Расцвет доминиканцев
Папы пытались отправлять к катарам проповедников, но те были печально безуспешны, по крайней мере до тех пор, пока испанец по имени Доминик де Гусман (1170–1221) не постиг причину неудач. В 1206 году Доминик помогал обращать альбигойцев, когда вдруг понял, что назначенные папой проповедники уповают на свою церковную пышность и достоинство. Но именно это альбигойцы считали верным знаком ложной веры! Доминик был убежден: будь сами проповедники приверженцами бедности, и еретики бы к ним прислушались. А Доминик хотел обратить еретиков – и отправился к ним нищим, босым и с кружкой для подаяния.

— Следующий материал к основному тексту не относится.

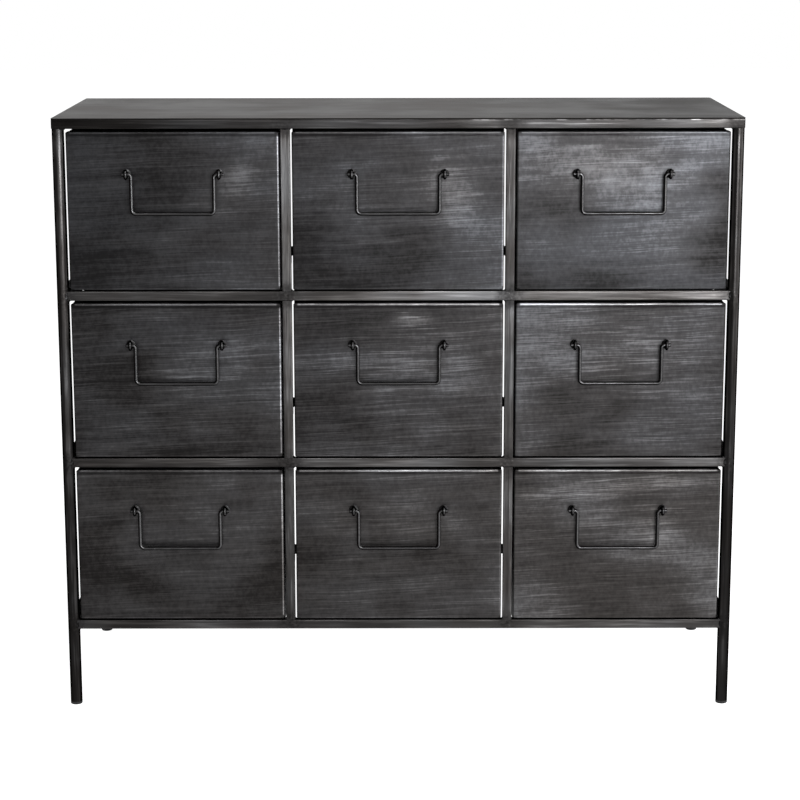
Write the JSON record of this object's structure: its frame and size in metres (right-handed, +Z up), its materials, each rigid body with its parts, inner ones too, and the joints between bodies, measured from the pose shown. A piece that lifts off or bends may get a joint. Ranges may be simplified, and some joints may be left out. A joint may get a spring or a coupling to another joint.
{
  "type": "metal drawer cabinet",
  "caption": "Open welded-tube cabinet on slim round legs, with a sheet-metal top and a grid of folded-steel drawers that slide out by hanging wire bail handles.",
  "frame": {"origin": "on the floor, at the middle of the bounding box in width and in depth, which counts the handles standing out in front", "axes": "+X to the right along the longest side, +Y from the drawer fronts to the open back along the shortest side, +Z up"},
  "size_m": [0.9524, 0.3732, 0.8455],
  "materials": {
    "frame_tube": "blackened steel tube, brushed along its length and clear-lacquered, ground at the welds",
    "top_sheet": "blackened steel sheet, finely brushed from side to side, satin lacquer",
    "drawer_front": "blackened steel sheet with fine wavy horizontal brushing and cloudy rubbed patches",
    "sheet_steel": "blackened mill-finish steel sheet, satin",
    "handle_wire": "round steel wire, blackened and rubbed bright on top",
    "foot_plug": "matt black plastic plug"
  },
  "bodies": {
    "frame": {"top_sheet": "top_sheet", "top_bar_front": "frame_tube", "top_bar_rear": "frame_tube", "top_bar_left": "frame_tube", "top_bar_right": "frame_tube", "post_front_left": "frame_tube", "post_front_right": "frame_tube", "post_rear_left": "frame_tube", "post_rear_right": "frame_tube", "foot_plugs": "foot_plug", "front_rail_1": "frame_tube", "front_rail_2": "frame_tube", "front_rail_3": "frame_tube", "rear_rail_1": "frame_tube", "rear_rail_2": "frame_tube", "rear_rail_3": "frame_tube", "front_divider_left": "frame_tube", "front_divider_right": "frame_tube", "rear_dividers": "frame_tube", "side_rails_left": "frame_tube", "side_rails_right": "frame_tube", "runners_1": "sheet_steel", "runners_2": "sheet_steel", "runners_3": "sheet_steel"},
    "drawer_r1c1": {"front_r1c1": "drawer_front", "tray_r1c1": "sheet_steel", "eyes_r1c1": "handle_wire"},
    "handle_r1c1": {"bail_r1c1": "handle_wire"},
    "drawer_r1c2": {"front_r1c2": "drawer_front", "tray_r1c2": "sheet_steel", "eyes_r1c2": "handle_wire"},
    "handle_r1c2": {"bail_r1c2": "handle_wire"},
    "drawer_r1c3": {"front_r1c3": "drawer_front", "tray_r1c3": "sheet_steel", "eyes_r1c3": "handle_wire"},
    "handle_r1c3": {"bail_r1c3": "handle_wire"},
    "drawer_r2c1": {"front_r2c1": "drawer_front", "tray_r2c1": "sheet_steel", "eyes_r2c1": "handle_wire"},
    "handle_r2c1": {"bail_r2c1": "handle_wire"},
    "drawer_r2c2": {"front_r2c2": "drawer_front", "tray_r2c2": "sheet_steel", "eyes_r2c2": "handle_wire"},
    "handle_r2c2": {"bail_r2c2": "handle_wire"},
    "drawer_r2c3": {"front_r2c3": "drawer_front", "tray_r2c3": "sheet_steel", "eyes_r2c3": "handle_wire"},
    "handle_r2c3": {"bail_r2c3": "handle_wire"},
    "drawer_r3c1": {"front_r3c1": "drawer_front", "tray_r3c1": "sheet_steel", "eyes_r3c1": "handle_wire"},
    "handle_r3c1": {"bail_r3c1": "handle_wire"},
    "drawer_r3c2": {"front_r3c2": "drawer_front", "tray_r3c2": "sheet_steel", "eyes_r3c2": "handle_wire"},
    "handle_r3c2": {"bail_r3c2": "handle_wire"},
    "drawer_r3c3": {"front_r3c3": "drawer_front", "tray_r3c3": "sheet_steel", "eyes_r3c3": "handle_wire"},
    "handle_r3c3": {"bail_r3c3": "handle_wire"}
  },
  "joints": [
    {"name": "slide_r1c1", "type": "slide", "parent": "frame", "child": "drawer_r1c1", "axis": [0, -1, 0], "range_m": [0, 0.25]},
    {"name": "swing_r1c1", "type": "hinge", "parent": "drawer_r1c1", "child": "handle_r1c1", "pos_m": [-0.3105, -0.1793, 0.769], "axis": [-1, 0, 0], "range_deg": [0, 170]},
    {"name": "slide_r1c2", "type": "slide", "parent": "frame", "child": "drawer_r1c2", "axis": [0, -1, 0], "range_m": [0, 0.25]},
    {"name": "swing_r1c2", "type": "hinge", "parent": "drawer_r1c2", "child": "handle_r1c2", "pos_m": [0, -0.1793, 0.769], "axis": [-1, 0, 0], "range_deg": [0, 170]},
    {"name": "slide_r1c3", "type": "slide", "parent": "frame", "child": "drawer_r1c3", "axis": [0, -1, 0], "range_m": [0, 0.25]},
    {"name": "swing_r1c3", "type": "hinge", "parent": "drawer_r1c3", "child": "handle_r1c3", "pos_m": [0.3105, -0.1793, 0.769], "axis": [-1, 0, 0], "range_deg": [0, 170]},
    {"name": "slide_r2c1", "type": "slide", "parent": "frame", "child": "drawer_r2c1", "axis": [0, -1, 0], "range_m": [0, 0.25]},
    {"name": "swing_r2c1", "type": "hinge", "parent": "drawer_r2c1", "child": "handle_r2c1", "pos_m": [-0.3105, -0.1793, 0.53], "axis": [-1, 0, 0], "range_deg": [0, 170]},
    {"name": "slide_r2c2", "type": "slide", "parent": "frame", "child": "drawer_r2c2", "axis": [0, -1, 0], "range_m": [0, 0.25]},
    {"name": "swing_r2c2", "type": "hinge", "parent": "drawer_r2c2", "child": "handle_r2c2", "pos_m": [0, -0.1793, 0.53], "axis": [-1, 0, 0], "range_deg": [0, 170]},
    {"name": "slide_r2c3", "type": "slide", "parent": "frame", "child": "drawer_r2c3", "axis": [0, -1, 0], "range_m": [0, 0.25]},
    {"name": "swing_r2c3", "type": "hinge", "parent": "drawer_r2c3", "child": "handle_r2c3", "pos_m": [0.3105, -0.1793, 0.53], "axis": [-1, 0, 0], "range_deg": [0, 170]},
    {"name": "slide_r3c1", "type": "slide", "parent": "frame", "child": "drawer_r3c1", "axis": [0, -1, 0], "range_m": [0, 0.25]},
    {"name": "swing_r3c1", "type": "hinge", "parent": "drawer_r3c1", "child": "handle_r3c1", "pos_m": [-0.3105, -0.1793, 0.291], "axis": [-1, 0, 0], "range_deg": [0, 170]},
    {"name": "slide_r3c2", "type": "slide", "parent": "frame", "child": "drawer_r3c2", "axis": [0, -1, 0], "range_m": [0, 0.25]},
    {"name": "swing_r3c2", "type": "hinge", "parent": "drawer_r3c2", "child": "handle_r3c2", "pos_m": [0, -0.1793, 0.291], "axis": [-1, 0, 0], "range_deg": [0, 170]},
    {"name": "slide_r3c3", "type": "slide", "parent": "frame", "child": "drawer_r3c3", "axis": [0, -1, 0], "range_m": [0, 0.25]},
    {"name": "swing_r3c3", "type": "hinge", "parent": "drawer_r3c3", "child": "handle_r3c3", "pos_m": [0.3105, -0.1793, 0.291], "axis": [-1, 0, 0], "range_deg": [0, 170]}
  ]
}
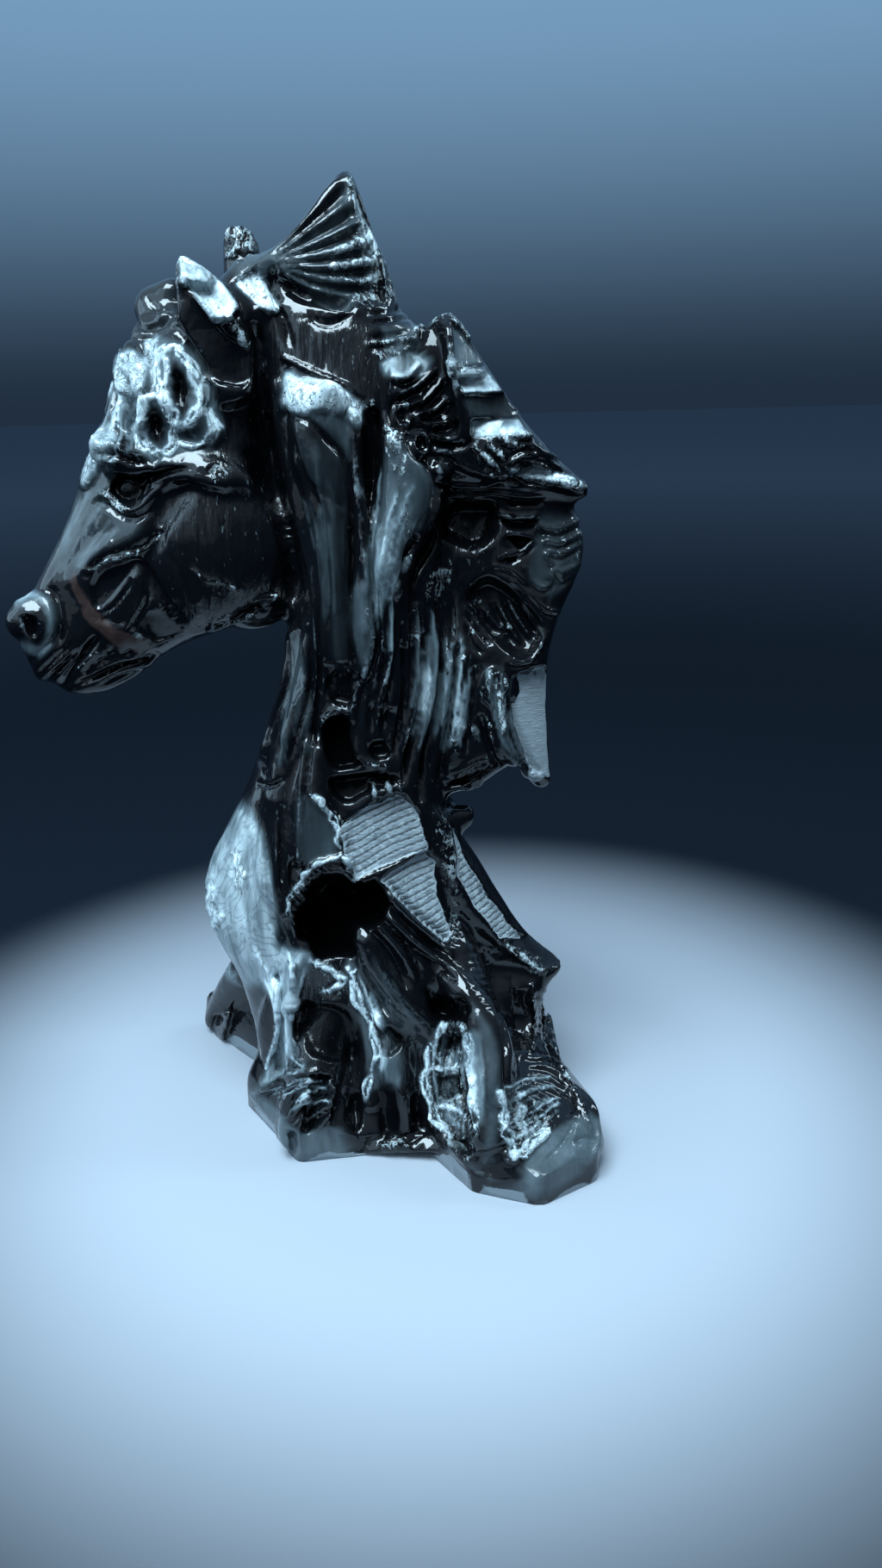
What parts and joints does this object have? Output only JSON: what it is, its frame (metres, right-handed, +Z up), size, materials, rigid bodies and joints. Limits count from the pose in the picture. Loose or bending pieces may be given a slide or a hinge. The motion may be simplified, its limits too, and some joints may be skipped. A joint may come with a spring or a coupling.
{
  "type": "horse head sculpture",
  "caption": "Horse head with pricked ears and a ragged, locked mane on a long neck that spreads into a hollowed foot, carved in one piece of glossy black volcanic glass.",
  "frame": {"origin": "point of the flat underside below the neck, on the plane that halves the head", "axes": "+Z up from the underside to the tip of the mane; the nose points along -X; the side that the picture shows faces -Y"},
  "size_m": [0.1746, 0.1161, 0.2843],
  "materials": {
    "volcanic_glass": "high polish on the figure, with frosted broken and sawn patches left on the mane and the foot"
  },
  "bodies": {
    "root": {"horse_head": "volcanic_glass"}
  },
  "joints": []
}
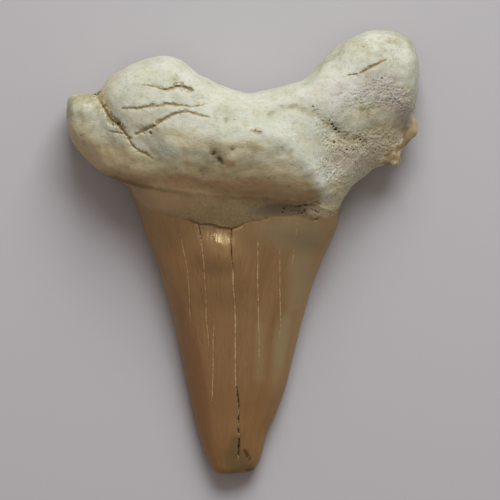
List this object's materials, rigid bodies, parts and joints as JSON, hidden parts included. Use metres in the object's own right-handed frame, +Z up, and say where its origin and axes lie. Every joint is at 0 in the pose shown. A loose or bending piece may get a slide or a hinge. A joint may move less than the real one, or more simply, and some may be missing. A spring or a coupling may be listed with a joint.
{
  "type": "fossil shark tooth",
  "caption": "Fossil shark tooth: a narrow pointed brown crown below a pale two-lobed root with a thick torus, lying on its flat face.",
  "frame": {"origin": "bottom centre of the tooth's box, on the surface that it lies on", "axes": "+Z up out of the torus face, +Y from the crown's tip to the root, +X across both lobes towards the taller one"},
  "size_m": [0.0396, 0.05, 0.014],
  "materials": {
    "fossil_tooth": "satin"
  },
  "bodies": {
    "root": {"tooth": "fossil_tooth"}
  },
  "joints": []
}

Мирная миссия Доминика продлилась в Южной Франции всего два года: ее затмила жесткая политика Иннокентия III. Впрочем, ревностный испанец был убежден, что бедность и проповедь созданы друг для друга. Он собрал группу единомышленников и продолжил свои труды среди еретиков в других местах. В 1220 году миссия и образ жизни доминиканцев получили официальное одобрение. Новый орден проповедников, известный нам ныне под именем доминиканцев, изначально назывался мендикантами, что означало «нищие» – да и, в отличие от монахов, они стремились жить среди людей и проповедовать. Монастыри некогда возникли, чтобы нести служение вдали от городов – а теперь нищенствующая монашеская братия пришла утолить духовные нужды горожан.